Maeve from Watford worked in the Isolation Hospital in the 1970's in the Isolation Wing. The infections included TB, measles and mumps. The staff wore gowns and masks and in the 70's staff were allowed to mix as long they removed their gowns and masks. The staff on the ward consisted of a sister, two staff nurses, two SEN's and three to four auxiliaries. There were 12 to 14 single unit wards and the staff had to change out of uniform before they left. The hospital consisted of a TB ward, two OAP wards and psychiatric ward. Maeve can remember that the staff were all happy and had a lot of fun. She can remember working at Christmas when they put up decorations in each of the units, but after Christmas they all had to be taken down and destroyed.

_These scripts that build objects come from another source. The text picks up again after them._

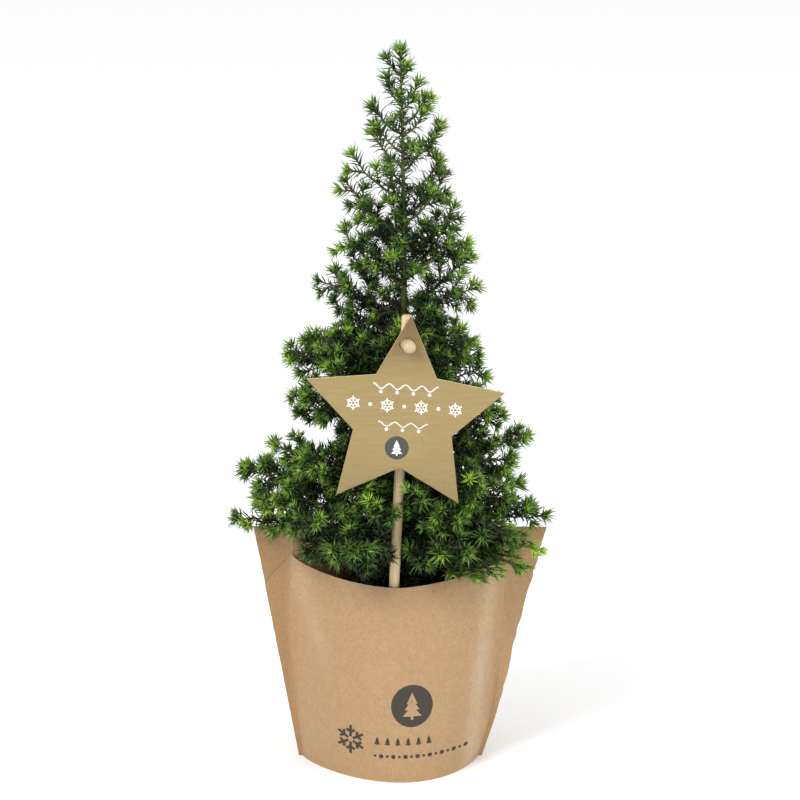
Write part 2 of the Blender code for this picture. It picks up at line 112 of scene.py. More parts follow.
back_low, back_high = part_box("bag_back")
scoop_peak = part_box("bag_front")[1].z
bag_top = back_high.z
seam_left_foot = SEAM_FOOT + SEAM_STAGGER
seam_right_foot = SEAM_FOOT - SEAM_STAGGER
seam_left_top = -back_low.x
seam_right_top = back_high.x
seam_top_shift = -4.0 * MM


def new_material(name, colour, roughness, specular=0.5):
    """A Principled material; returns it and its node tree."""
    made = bpy.data.materials.new(name)
    made.use_nodes = True
    shader = made.node_tree.nodes["Principled BSDF"]
    shader.inputs["Base Color"].default_value = (*colour, 1.0)
    shader.inputs["Roughness"].default_value = roughness
    shader.inputs["Specular IOR Level"].default_value = specular
    return made, made.node_tree


def mesh_object(name, shape, *finishes):
    """Turn a bmesh into an object with its finishes."""
    mesh = bpy.data.meshes.new(name)
    shape.to_mesh(mesh)
    shape.free()
    for finish in finishes:
        mesh.materials.append(finish)
    made = bpy.data.objects.new(name, mesh)
    scene.collection.objects.link(made)
    return made


def put_in_frame(made, slot, *stands_for):
    """Ride on the one body and replace the CAD nodes it stands for; slot is not used."""
    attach(made, "root")
    if stands_for:
        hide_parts(*stands_for)


def smooth(made, angle):
    """Shade smooth, with edges sharper than the angle in degrees kept crisp."""
    made.data.shade_smooth()
    made.data.set_sharp_from_angle(angle=math.radians(angle))


def settle(made):
    """Apply an object's modifiers, so that nothing on it is left live."""
    bpy.context.view_layer.update()
    ready = made.evaluated_get(bpy.context.evaluated_depsgraph_get())
    mesh = bpy.data.meshes.new_from_object(ready)
    made.modifiers.clear()
    made.data = mesh
    return made


def thicken(made, thickness, offset):
    """Give a single sheet its thickness; an offset of 1 adds it on the outer side."""
    wall = made.modifiers.new("wall", "SOLIDIFY")
    wall.thickness = thickness
    wall.offset = offset
    settle(made)


def noise_node(tree, scale, detail=2.0, stretch=(1.0, 1.0, 1.0), roughness=0.5):
    """Noise on Object coordinates, stretched by a Mapping node; scale is in cells per metre."""
    place = tree.nodes.new("ShaderNodeTexCoord")
    mapping = tree.nodes.new("ShaderNodeMapping")
    mapping.inputs["Scale"].default_value = stretch
    cells = tree.nodes.new("ShaderNodeTexNoise")
    cells.inputs["Scale"].default_value = scale
    cells.inputs["Detail"].default_value = detail
    cells.inputs["Roughness"].default_value = roughness
    tree.links.new(place.outputs["Object"], mapping.inputs["Vector"])
    tree.links.new(mapping.outputs["Vector"], cells.inputs["Vector"])
    return cells.outputs["Fac"]


def ramp_node(tree, source, *stops):
    """A colour ramp with (position, colour) stops."""
    ramp = tree.nodes.new("ShaderNodeValToRGB")
    marks = ramp.color_ramp.elements
    while len(marks) < len(stops):
        marks.new(0.5)
    for mark, (position, colour) in zip(marks, stops):
        mark.position = position
        mark.color = (*colour, 1.0)
    tree.links.new(source, ramp.inputs["Fac"])
    return ramp.outputs["Color"]


def tint_node(tree, factor, first, second):
    """Multiply one colour by another, as far as the factor says."""
    mix = tree.nodes.new("ShaderNodeMix")
    mix.data_type = "RGBA"
    mix.blend_type = "MULTIPLY"
    mix.inputs["Factor"].default_value = factor
    tree.links.new(first, mix.inputs["A"])
    tree.links.new(second, mix.inputs["B"])
    return mix.outputs["Result"]


def paint(tree, colour):
    """Take the base colour from an output."""
    tree.links.new(colour, tree.nodes["Principled BSDF"].inputs["Base Color"])


def bump_node(tree, source, strength, distance, under=None):
    """Raise the surface by an output, on top of the bump given as under."""
    bump = tree.nodes.new("ShaderNodeBump")
    bump.inputs["Strength"].default_value = strength
    bump.inputs["Distance"].default_value = distance
    tree.links.new(source, bump.inputs["Height"])
    if under is not None:
        tree.links.new(under, bump.inputs["Normal"])
    tree.links.new(bump.outputs["Normal"], tree.nodes["Principled BSDF"].inputs["Normal"])
    return bump.outputs["Normal"]


def kraft_paper():
    """Brown kraft: pulp clouds, short pale and dark fibres, a faint calendered sheen, and a vertex tint of
    painted highlights at the folds and painted shade on the seams.
    """
    made, tree = new_material("kraft_paper", (0.36, 0.23, 0.11), 0.55, 0.42)
    clouds = ramp_node(tree, noise_node(tree, 260, 4.0),
                       (0.30, (0.356, 0.221, 0.103)), (0.72, (0.386, 0.247, 0.122)))
    fibres = ramp_node(tree, noise_node(tree, 1500, 3.0, (1.0, 1.0, 0.45), 0.6),
                       (0.36, (0.80, 0.78, 0.74)), (0.52, (1.0, 1.0, 1.0)), (0.70, (1.10, 1.12, 1.16)))
    flecks = ramp_node(tree, noise_node(tree, 900, 1.0), (0.24, (0.55, 0.50, 0.45)), (0.31, (1.0, 1.0, 1.0)))
    # The vertex tint carries painted highlights at the folds and painted shade on the seams.
    painted_light = tree.nodes.new("ShaderNodeAttribute")
    painted_light.attribute_name = "painted_light"
    colour = tint_node(tree, 0.6, clouds, fibres)
    colour = tint_node(tree, 0.6, colour, flecks)
    paint(tree, tint_node(tree, 1.0, colour, painted_light.outputs["Color"]))
    grain = bump_node(tree, noise_node(tree, 1900, 3.0, (1.0, 1.0, 0.6), 0.6), 0.22, 0.00012)
    bump_node(tree, noise_node(tree, 150, 2.0), 0.25, 0.0009, grain)
    return made


def bag_outline(height):
    """Seam edges, fin, bulge, seam depth and sharpness of the smooth bag at one height or many."""
    rise = height / bag_top
    fin = SEAM_FIN_FOOT + SEAM_FIN_GROWTH * rise ** 1.9
    left = -(seam_left_foot + (seam_left_top - seam_left_foot) * rise)
    right = seam_right_foot + (seam_right_top - seam_right_foot) * rise
    belly = BELLY_FOOT * (1.0 - 0.8 * rise ** 1.75)
    sharpness = SHARPNESS[0] + (SHARPNESS[1] - SHARPNESS[0]) * np.minimum(rise / 0.5, 1.0)
    return left, right, fin, belly, seam_top_shift * rise ** 2, sharpness


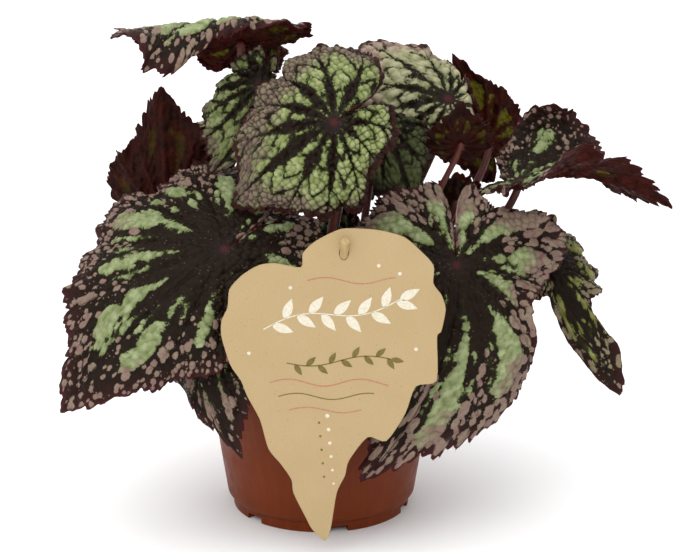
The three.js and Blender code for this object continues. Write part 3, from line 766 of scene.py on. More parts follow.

Sue from Watford was in the Isolation Hospital in 1980, along with her daughter and two sons. They all had Hepatitis A. They had to walk to the hospital, as they were told they lived near enough and that an ambulance would not be sent for them. In the Isolation Hospital, they were all separate units off one long corridor with the Nurses' station in the middle. The family were not allowed to mix, but the boys recovered quickly and were allowed out into the corridor. Sue had to have a lumbar puncture as they originally thought she had meningitis. She was not allowed out of her room at that time. Eventually she was allowed to stand in the corridor to see her children in their rooms. Her brother Kevin was also in the hospital, when he was six, with impetigo.
Chas from Watford in the booklet 'Wartime Memories of West Watford' says: I can remember the Isolation Hospital. I used to deliver papers there. After dad died, mum made me get a paper round. There was somebody in Pretoria Road who had typhoid and even the parents weren't allowed to see him. He was in a blacked-out isolation room. I remember him being taken off in an ambulance with dark rings round his eyes. He pulled through though. We were a bit scared of that hospital. You didn't like to go past it even, but they wouldn't have allowed you in anyway.
Sylvia Matthews (also in the booklet Wartime Memories of West Watford) says: The isolation hospital used to be on Tolpits Lane near where Scammells used to be. I had scarlet fever so I had to be isolated there. I was isolated before I even went into hospital. My parents weren't allowed in the bedroom. Even my mother wasn't allowed in to hospital to see me. I had to look at her through a window. When I got over it and came home I was still so poorly. I only had soft things to eat, milky things, like blancmanges. I was the only member of my family who got it. They took the wallpaper off the wall in my bedroom when I went into hospital in case I had touched it and put newspaper on the wall. All the books I had at home had to be sprayed.